Monday, December 24, 2007

Merry Christmas!

A very merry Christmas to all!

Hope you have a great time over the festive period.

Drive carefully, stay safe and see you after Boxing Day...

Monday, December 17, 2007

Document & Media Exploitation - more interesting than it sounds!

There's an article from Simson Garfinkel at the ACM Queue website here which I think many will find interesting (don't let the rather dull title put you off, it's a great read). It covers something called DOMEX which we're told is defined by the US Intelligence community as "the processing, translation, analysis, and dissemination of collected hard-copy documents and electronic media, which are under the U.S. government's physical control and are not publicly available". Essentially it's about the challenge of bringing relevant information or evidence to light in the face of various obstructions (large disk sizes, encryption, time constraints etc.) Simson calls for more work to be done with a view to improving or automating many of the processes currently carried out by forensic examiners and ends by discussing the wider implications of such improvements.

Oh, and there's another good article at the same website here about hard disk reliability. Both articles are well worth a read!

Monday, December 10, 2007

Forensic workstation recommendations

Just a quick note to highlight this thread in the forums where we're trying to put together a list of hardware suggestions/recommendations for anyone considering building or buying a forensic workstation for imaging and analysis.

Do please chime in with any thoughts, not just for the main components (motherboard, chip etc.) but also for the less "sexy" items. Can you recommend a particular case, for example, which you've found has worked well - perhaps due to it's connection possibilities or some ergonomic feature which you particularly liked? What about a particular brand or type of hard drives - are some more reliable than others in your experience?

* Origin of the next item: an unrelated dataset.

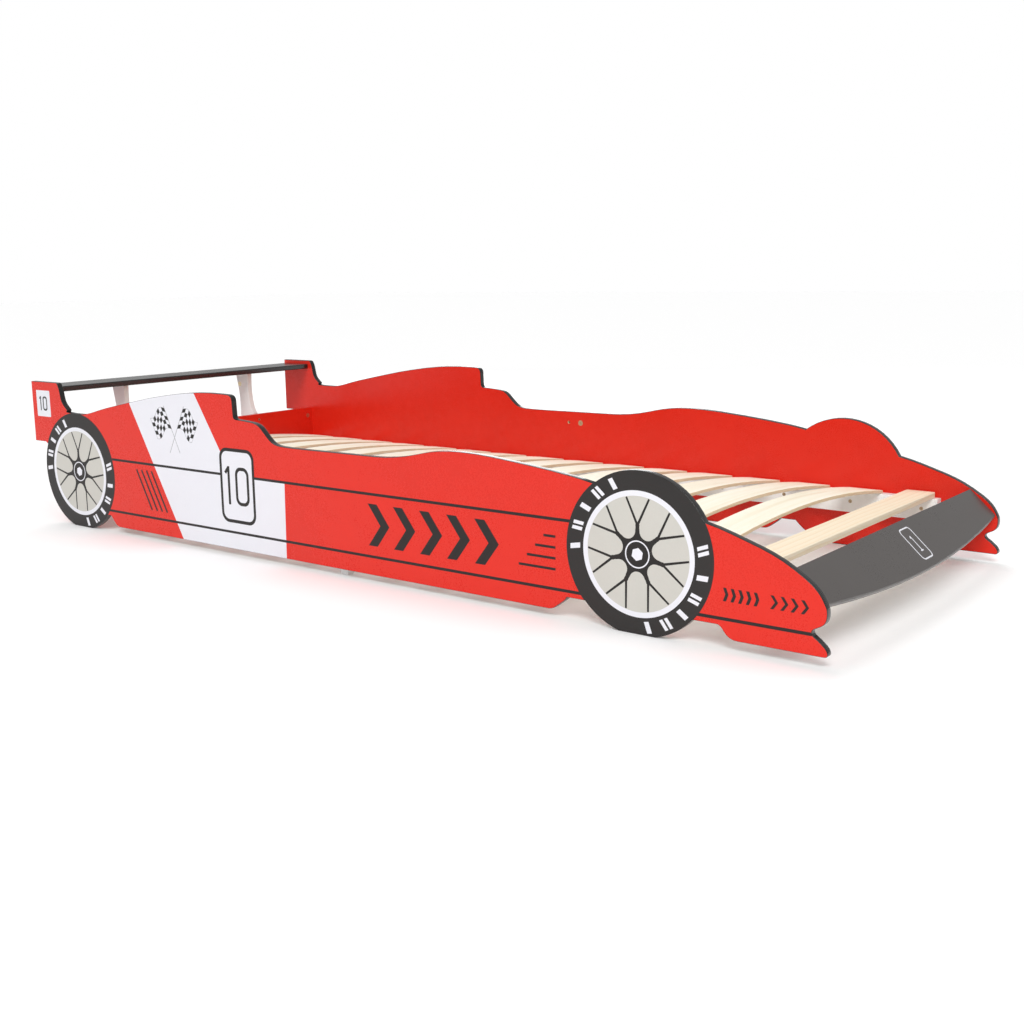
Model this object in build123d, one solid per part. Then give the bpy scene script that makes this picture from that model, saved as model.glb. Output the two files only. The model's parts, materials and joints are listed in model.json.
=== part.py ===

The focus of the recommendations is on hardware which gets the job done but also represents value for money. Hopefully once complete it will serve as a useful reference for new practitioners entering the field or anyone upgrading from an older system.

Thursday, December 06, 2007

Sharing knowledge (part three)

All good things come in threes (apart from Star Wars, of course, as I may have mentioned previously) so here's the last part of this "sharing knowledge" trilogy.

We talked earlier about asking and responding to questions as they arise, the type of situation you see in the forums or our - very quiet! - email discussion list. I'd like to wrap up by encouraging everyone to share their knowledge in a more proactive fashion, either in the form of articles or papers (which I'm very happy to publish at the Forensic Focus site and in the monthly newsletter) or by contributing to one of the forensic wikis which are out there.

Let me be the first to admit - if it isn't already blindingly obvious - I'm not a great writer. I also find it hard going at times. I don't always find it particularly easy to express myself and the process of editing and revising what I do put together can be time consuming (I'm not just referring to contributing to the this site, I'm speaking more generally in this case). With that being said, though, with a little bit of planning and enough effort to actually get started I have found that it is possible to put something together which has some value.

It's clear to anyone who browses the Forensic Focus forums, or those of other computer forensics sites, that there are many very experienced members and there are also those who can write very well (some of the more lengthy and detailed posts are almost full articles in their own right). There are also some who have the ability to share their knowledge by putting pen to paper but don't do so, often through lack of time but also because they're concerned about how what they've written will be received - the fear of criticism holds back many people I've spoken to privately over the past few years. This latter point is a great pity, many of those same people are those with very useful information and interesting perspectives. Whether held back by lack of time or lack of confidence, I really do want to encourage everyone to think again about writing something for the wider forensic community.

The obvious question which remains is what to write? The answer, I think, is simply anything which might be useful to someone else (and I often think the easiest way to judge that is to ask yourself if you would find it useful, or would have done so at some stage in the past). I also want to stress that, at Forensic Focus at least, basic forensics or discussion of fundamental principles is also very much on topic, just as much as advanced techniques. In addition, aspects of computer forensic work outside the purely technical are very welcome - examples might be professional challenges, career development, legal issues, even just personal thoughts and reflections. In essence, if it's a topic which interests you then it will probably be of interest to someone else.

If you'd like to share your knowledge and experience then I encourage you to write something and send it through either to me, for Forensic Focus, or consider submitting to one of the wikis. The ultimate goal is to expand the list of useful resources available to anyone with an interest in this field, from those just thinking about it as a career to those who've seen and done almost (but not quite) everything. I hope you'll decide to help.